## START Data to process

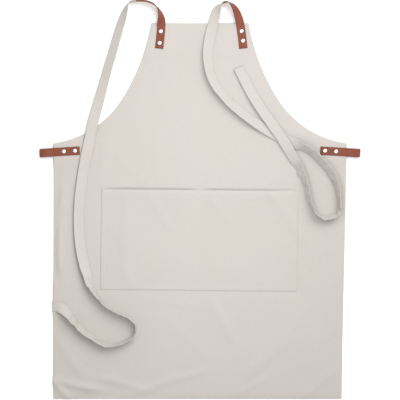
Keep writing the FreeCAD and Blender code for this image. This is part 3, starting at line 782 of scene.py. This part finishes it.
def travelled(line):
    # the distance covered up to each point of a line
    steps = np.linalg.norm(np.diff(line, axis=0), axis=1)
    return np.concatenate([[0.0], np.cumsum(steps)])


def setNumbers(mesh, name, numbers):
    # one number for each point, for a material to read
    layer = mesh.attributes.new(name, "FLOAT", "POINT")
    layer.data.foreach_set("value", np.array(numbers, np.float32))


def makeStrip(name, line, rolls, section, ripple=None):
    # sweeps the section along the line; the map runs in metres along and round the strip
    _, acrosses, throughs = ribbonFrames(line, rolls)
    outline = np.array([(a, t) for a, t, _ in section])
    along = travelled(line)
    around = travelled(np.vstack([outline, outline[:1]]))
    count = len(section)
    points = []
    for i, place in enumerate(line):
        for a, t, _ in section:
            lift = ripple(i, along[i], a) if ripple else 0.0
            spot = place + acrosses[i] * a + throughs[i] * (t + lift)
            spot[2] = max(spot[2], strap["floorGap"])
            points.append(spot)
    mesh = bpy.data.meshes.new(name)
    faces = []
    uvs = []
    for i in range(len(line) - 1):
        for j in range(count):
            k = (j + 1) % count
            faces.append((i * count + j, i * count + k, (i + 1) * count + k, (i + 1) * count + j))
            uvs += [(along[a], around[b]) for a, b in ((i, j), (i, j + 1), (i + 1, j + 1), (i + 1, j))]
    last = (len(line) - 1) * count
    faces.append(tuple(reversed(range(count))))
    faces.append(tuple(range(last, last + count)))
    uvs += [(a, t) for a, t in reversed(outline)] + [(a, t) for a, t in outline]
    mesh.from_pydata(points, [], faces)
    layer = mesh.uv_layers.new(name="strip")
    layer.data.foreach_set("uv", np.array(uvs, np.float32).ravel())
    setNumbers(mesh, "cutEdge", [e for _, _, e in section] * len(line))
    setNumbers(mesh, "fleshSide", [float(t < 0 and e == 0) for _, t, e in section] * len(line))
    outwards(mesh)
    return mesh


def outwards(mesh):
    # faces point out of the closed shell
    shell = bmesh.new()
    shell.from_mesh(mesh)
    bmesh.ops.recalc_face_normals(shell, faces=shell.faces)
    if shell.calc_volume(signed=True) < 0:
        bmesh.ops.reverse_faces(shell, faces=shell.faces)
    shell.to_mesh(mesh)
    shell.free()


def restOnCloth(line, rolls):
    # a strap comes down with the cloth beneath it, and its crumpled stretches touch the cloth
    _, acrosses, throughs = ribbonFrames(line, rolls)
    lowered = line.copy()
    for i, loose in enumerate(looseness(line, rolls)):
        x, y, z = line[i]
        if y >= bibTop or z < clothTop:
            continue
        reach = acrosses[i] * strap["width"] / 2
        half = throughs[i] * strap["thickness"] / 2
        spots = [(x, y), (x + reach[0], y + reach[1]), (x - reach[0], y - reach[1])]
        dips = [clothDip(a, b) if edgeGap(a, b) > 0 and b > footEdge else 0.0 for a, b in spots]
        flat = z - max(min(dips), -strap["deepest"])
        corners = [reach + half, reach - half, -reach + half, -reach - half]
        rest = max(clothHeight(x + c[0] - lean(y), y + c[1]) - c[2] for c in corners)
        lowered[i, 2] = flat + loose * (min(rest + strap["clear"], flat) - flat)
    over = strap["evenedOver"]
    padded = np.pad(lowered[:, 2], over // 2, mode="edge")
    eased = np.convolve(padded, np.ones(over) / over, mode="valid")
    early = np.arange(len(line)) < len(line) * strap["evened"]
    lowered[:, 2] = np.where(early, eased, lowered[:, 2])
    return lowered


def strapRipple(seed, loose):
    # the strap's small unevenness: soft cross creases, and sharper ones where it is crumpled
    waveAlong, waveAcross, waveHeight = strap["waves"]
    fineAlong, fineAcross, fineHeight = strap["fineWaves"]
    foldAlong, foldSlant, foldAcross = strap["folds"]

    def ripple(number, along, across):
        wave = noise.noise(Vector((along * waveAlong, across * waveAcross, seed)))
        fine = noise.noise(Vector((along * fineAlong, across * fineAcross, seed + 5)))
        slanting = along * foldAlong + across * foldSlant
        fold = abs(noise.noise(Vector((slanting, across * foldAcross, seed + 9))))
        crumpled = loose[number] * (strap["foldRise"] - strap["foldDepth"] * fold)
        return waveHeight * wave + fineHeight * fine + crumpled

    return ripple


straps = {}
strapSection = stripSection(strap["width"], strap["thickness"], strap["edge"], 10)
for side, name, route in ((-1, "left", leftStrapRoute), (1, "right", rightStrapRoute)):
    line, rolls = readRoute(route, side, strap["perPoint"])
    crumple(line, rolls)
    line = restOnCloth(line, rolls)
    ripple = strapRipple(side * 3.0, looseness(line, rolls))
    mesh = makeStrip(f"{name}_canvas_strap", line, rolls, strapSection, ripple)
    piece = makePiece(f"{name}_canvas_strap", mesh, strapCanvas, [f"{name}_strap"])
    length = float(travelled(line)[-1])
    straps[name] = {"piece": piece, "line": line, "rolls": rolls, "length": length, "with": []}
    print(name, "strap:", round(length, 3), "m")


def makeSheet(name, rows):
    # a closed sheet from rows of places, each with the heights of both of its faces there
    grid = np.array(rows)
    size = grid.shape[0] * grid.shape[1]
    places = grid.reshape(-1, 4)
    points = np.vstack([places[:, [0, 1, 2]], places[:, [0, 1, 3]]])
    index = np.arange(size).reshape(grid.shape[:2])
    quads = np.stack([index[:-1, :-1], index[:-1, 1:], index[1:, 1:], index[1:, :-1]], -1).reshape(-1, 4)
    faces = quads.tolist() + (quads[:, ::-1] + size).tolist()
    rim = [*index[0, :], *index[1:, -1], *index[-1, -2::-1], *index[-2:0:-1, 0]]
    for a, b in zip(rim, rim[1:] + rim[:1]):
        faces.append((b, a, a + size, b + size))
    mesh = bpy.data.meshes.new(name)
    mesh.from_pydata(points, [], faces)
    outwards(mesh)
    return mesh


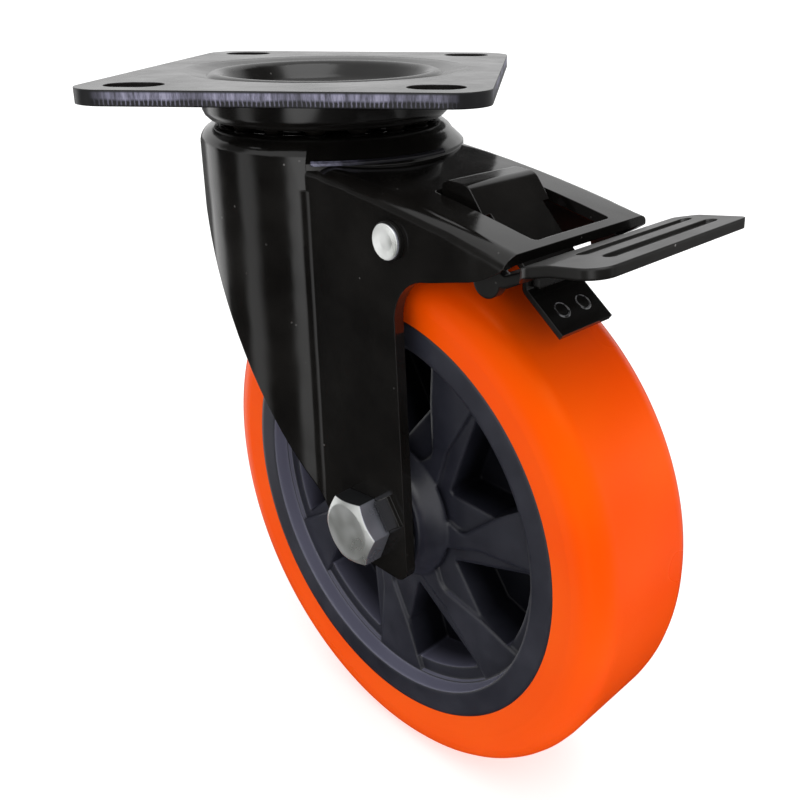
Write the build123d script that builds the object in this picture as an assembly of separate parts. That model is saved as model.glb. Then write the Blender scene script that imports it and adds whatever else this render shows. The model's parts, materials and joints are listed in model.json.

## END Data to process

> Problem requirements
Write out every entry exactly as given.

> Exercise output
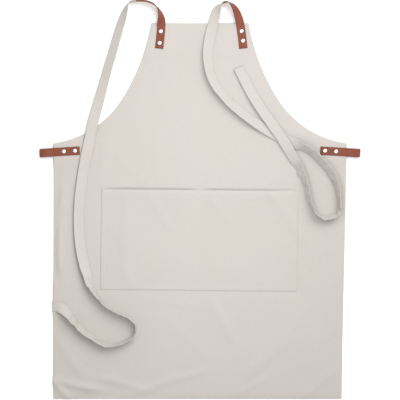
Keep writing the FreeCAD and Blender code for this image. This is part 3, starting at line 782 of scene.py. This part finishes it.
def travelled(line):
    # the distance covered up to each point of a line
    steps = np.linalg.norm(np.diff(line, axis=0), axis=1)
    return np.concatenate([[0.0], np.cumsum(steps)])


def setNumbers(mesh, name, numbers):
    # one number for each point, for a material to read
    layer = mesh.attributes.new(name, "FLOAT", "POINT")
    layer.data.foreach_set("value", np.array(numbers, np.float32))


def makeStrip(name, line, rolls, section, ripple=None):
    # sweeps the section along the line; the map runs in metres along and round the strip
    _, acrosses, throughs = ribbonFrames(line, rolls)
    outline = np.array([(a, t) for a, t, _ in section])
    along = travelled(line)
    around = travelled(np.vstack([outline, outline[:1]]))
    count = len(section)
    points = []
    for i, place in enumerate(line):
        for a, t, _ in section:
            lift = ripple(i, along[i], a) if ripple else 0.0
            spot = place + acrosses[i] * a + throughs[i] * (t + lift)
            spot[2] = max(spot[2], strap["floorGap"])
            points.append(spot)
    mesh = bpy.data.meshes.new(name)
    faces = []
    uvs = []
    for i in range(len(line) - 1):
        for j in range(count):
            k = (j + 1) % count
            faces.append((i * count + j, i * count + k, (i + 1) * count + k, (i + 1) * count + j))
            uvs += [(along[a], around[b]) for a, b in ((i, j), (i, j + 1), (i + 1, j + 1), (i + 1, j))]
    last = (len(line) - 1) * count
    faces.append(tuple(reversed(range(count))))
    faces.append(tuple(range(last, last + count)))
    uvs += [(a, t) for a, t in reversed(outline)] + [(a, t) for a, t in outline]
    mesh.from_pydata(points, [], faces)
    layer = mesh.uv_layers.new(name="strip")
    layer.data.foreach_set("uv", np.array(uvs, np.float32).ravel())
    setNumbers(mesh, "cutEdge", [e for _, _, e in section] * len(line))
    setNumbers(mesh, "fleshSide", [float(t < 0 and e == 0) for _, t, e in section] * len(line))
    outwards(mesh)
    return mesh


def outwards(mesh):
    # faces point out of the closed shell
    shell = bmesh.new()
    shell.from_mesh(mesh)
    bmesh.ops.recalc_face_normals(shell, faces=shell.faces)
    if shell.calc_volume(signed=True) < 0:
        bmesh.ops.reverse_faces(shell, faces=shell.faces)
    shell.to_mesh(mesh)
    shell.free()


def restOnCloth(line, rolls):
    # a strap comes down with the cloth beneath it, and its crumpled stretches touch the cloth
    _, acrosses, throughs = ribbonFrames(line, rolls)
    lowered = line.copy()
    for i, loose in enumerate(looseness(line, rolls)):
        x, y, z = line[i]
        if y >= bibTop or z < clothTop:
            continue
        reach = acrosses[i] * strap["width"] / 2
        half = throughs[i] * strap["thickness"] / 2
        spots = [(x, y), (x + reach[0], y + reach[1]), (x - reach[0], y - reach[1])]
        dips = [clothDip(a, b) if edgeGap(a, b) > 0 and b > footEdge else 0.0 for a, b in spots]
        flat = z - max(min(dips), -strap["deepest"])
        corners = [reach + half, reach - half, -reach + half, -reach - half]
        rest = max(clothHeight(x + c[0] - lean(y), y + c[1]) - c[2] for c in corners)
        lowered[i, 2] = flat + loose * (min(rest + strap["clear"], flat) - flat)
    over = strap["evenedOver"]
    padded = np.pad(lowered[:, 2], over // 2, mode="edge")
    eased = np.convolve(padded, np.ones(over) / over, mode="valid")
    early = np.arange(len(line)) < len(line) * strap["evened"]
    lowered[:, 2] = np.where(early, eased, lowered[:, 2])
    return lowered


def strapRipple(seed, loose):
    # the strap's small unevenness: soft cross creases, and sharper ones where it is crumpled
    waveAlong, waveAcross, waveHeight = strap["waves"]
    fineAlong, fineAcross, fineHeight = strap["fineWaves"]
    foldAlong, foldSlant, foldAcross = strap["folds"]

    def ripple(number, along, across):
        wave = noise.noise(Vector((along * waveAlong, across * waveAcross, seed)))
        fine = noise.noise(Vector((along * fineAlong, across * fineAcross, seed + 5)))
        slanting = along * foldAlong + across * foldSlant
        fold = abs(noise.noise(Vector((slanting, across * foldAcross, seed + 9))))
        crumpled = loose[number] * (strap["foldRise"] - strap["foldDepth"] * fold)
        return waveHeight * wave + fineHeight * fine + crumpled

    return ripple


straps = {}
strapSection = stripSection(strap["width"], strap["thickness"], strap["edge"], 10)
for side, name, route in ((-1, "left", leftStrapRoute), (1, "right", rightStrapRoute)):
    line, rolls = readRoute(route, side, strap["perPoint"])
    crumple(line, rolls)
    line = restOnCloth(line, rolls)
    ripple = strapRipple(side * 3.0, looseness(line, rolls))
    mesh = makeStrip(f"{name}_canvas_strap", line, rolls, strapSection, ripple)
    piece = makePiece(f"{name}_canvas_strap", mesh, strapCanvas, [f"{name}_strap"])
    length = float(travelled(line)[-1])
    straps[name] = {"piece": piece, "line": line, "rolls": rolls, "length": length, "with": []}
    print(name, "strap:", round(length, 3), "m")


def makeSheet(name, rows):
    # a closed sheet from rows of places, each with the heights of both of its faces there
    grid = np.array(rows)
    size = grid.shape[0] * grid.shape[1]
    places = grid.reshape(-1, 4)
    points = np.vstack([places[:, [0, 1, 2]], places[:, [0, 1, 3]]])
    index = np.arange(size).reshape(grid.shape[:2])
    quads = np.stack([index[:-1, :-1], index[:-1, 1:], index[1:, 1:], index[1:, :-1]], -1).reshape(-1, 4)
    faces = quads.tolist() + (quads[:, ::-1] + size).tolist()
    rim = [*index[0, :], *index[1:, -1], *index[-1, -2::-1], *index[-2:0:-1, 0]]
    for a, b in zip(rim, rim[1:] + rim[:1]):
        faces.append((b, a, a + size, b + size))
    mesh = bpy.data.meshes.new(name)
    mesh.from_pydata(points, [], faces)
    outwards(mesh)
    return mesh


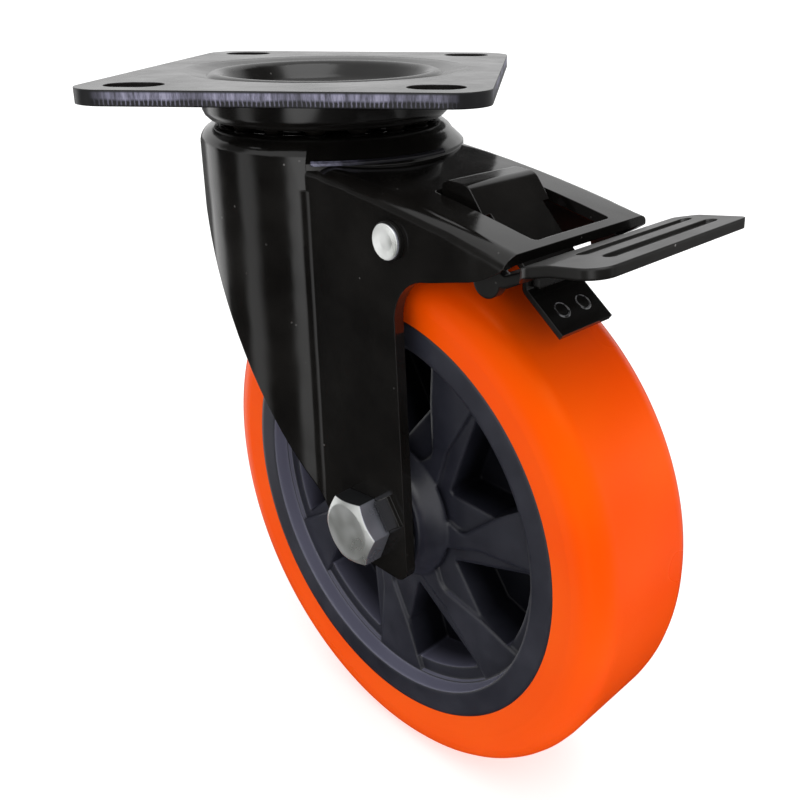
Write the build123d script that builds the object in this picture as an assembly of separate parts. That model is saved as model.glb. Then write the Blender scene script that imports it and adds whatever else this render shows. The model's parts, materials and joints are listed in model.json.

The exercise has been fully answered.